Yeah, and I hope my comment wasn’t taken in the wrong way.

Brad Baruh: [Laughing] No, no! I totally know what you mean.

There’s this one shot with A.J. Bowen between two trees and it was so perfectly symmetrical and I just sat there like “Is this a green screen?”

Brea Grant: What you don’t know is that it’s, like, 17 degrees in that shot.

That was my next question – how was it shooting in the cold for the performers?

Barbara Crampton: So, so cold.

Brea Grant: My character didn’t even grab a jacket, which was true to life. We were talking about it a lot, like would she grab a jacket?

Barbara Crampton: Your life’s in peril…

Brea Grant: I’m literally running around without a jacket. I think the coldest it got was 17? But it was in the 20’s most of the days for most of the shoots and it was very cold. The coldest it ever got is the scene where Sophie and I are on a dock over the water. That was significantly colder…

Sophie Dalah: Freezing…

Brea Grant: And we kept running to our van. These guys were out there braving the cold…

Brad Baruh: She says that but I was literally in an Alaskan North Face, like the Michelin Man, and I was still cold.

Brea Grant: [Sophie and I] would go sit in the van and crank the heat up and fall asleep…

Barbara Crampton: Well when you’re acting you forget about the cold, right?

Brea Grant: You do…once you start. In that scene in particular I had my hands exposed, I didn’t have gloves on. I won’t give it away but I had to deal with some teeth, is that a spoiler?

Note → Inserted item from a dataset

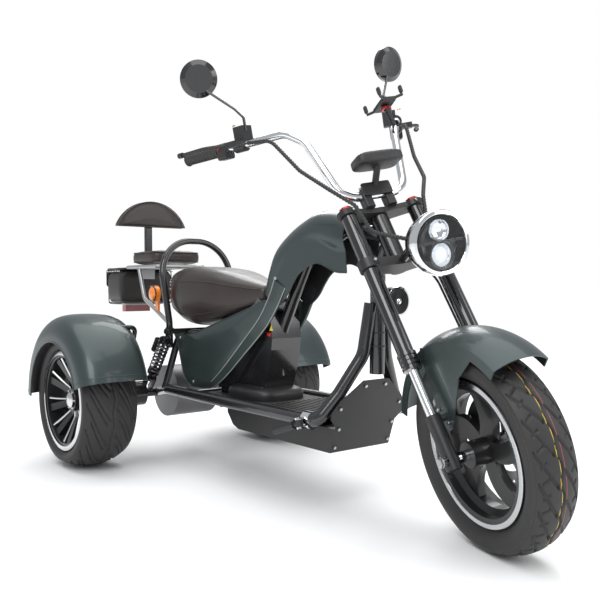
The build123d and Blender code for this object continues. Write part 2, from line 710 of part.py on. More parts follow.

Brad Baruh: Not at all, and those teeth were really huge. They were really sharp, man!

Brea Grant: I was very cold and I was covered in blood, the dampness of the blood…

Sophie Dalah: I don’t’ know about you but it felt like the silicone my face was hardening and also sweating underneath…

Like freezing to your face?

Sophie Dalah: Yeah but I guess you do forget about the cold when you’re shooting, except when it’s a bit of a chore…[Laughing]

Brad Baruh: Also we had a long setup…

Brea Grant: Brad was so excited about that scene, and there were so many fun practical effects going on because it was all practical, and when we were dealing with that, it looked crazy to be there. That wakes you up cause you’re running and doing all sorts of practicality.

Sophie Dalah: Like fake fighting, I never had to do that much before…

Brea Grant: All the tackling. [Laughter] You never hurt me!

To end, today’s film festival atmosphere is really interesting because you can find immediate reactions on social media. Do you have a favorite reaction to the film that you’ve seen so far?

Brad Baruh: I was surprised by how much of the comedy landed. People really bought into A.J.’s stuff. We talked about it. A lot of it was off the page, his delivery was great. His interpretation of it was great. I was really happy that some of those funny moments landed.

Barbara Crampton: There were so many people who were saying “Was I supposed to laugh at the true crime TV show, because I wasn’t sure?” And I was like “Yes! Of course, yeah!” There’s so many layers of things going on, but you walk in and have fun with it.

Brad Baruh: For sure, 100%. I think the idea is to laugh at the true crime show because you’re so used to the format. It’s not like the true crime show is necessarily funny, but the melodrama of what they were doing was certainly intentional. When you watch the shows they are that ridiculous, so you see in that context. I thought it was a lot of fun to see how people reacted, so that was very cool.


Dead Night is in select theaters and on VOD now.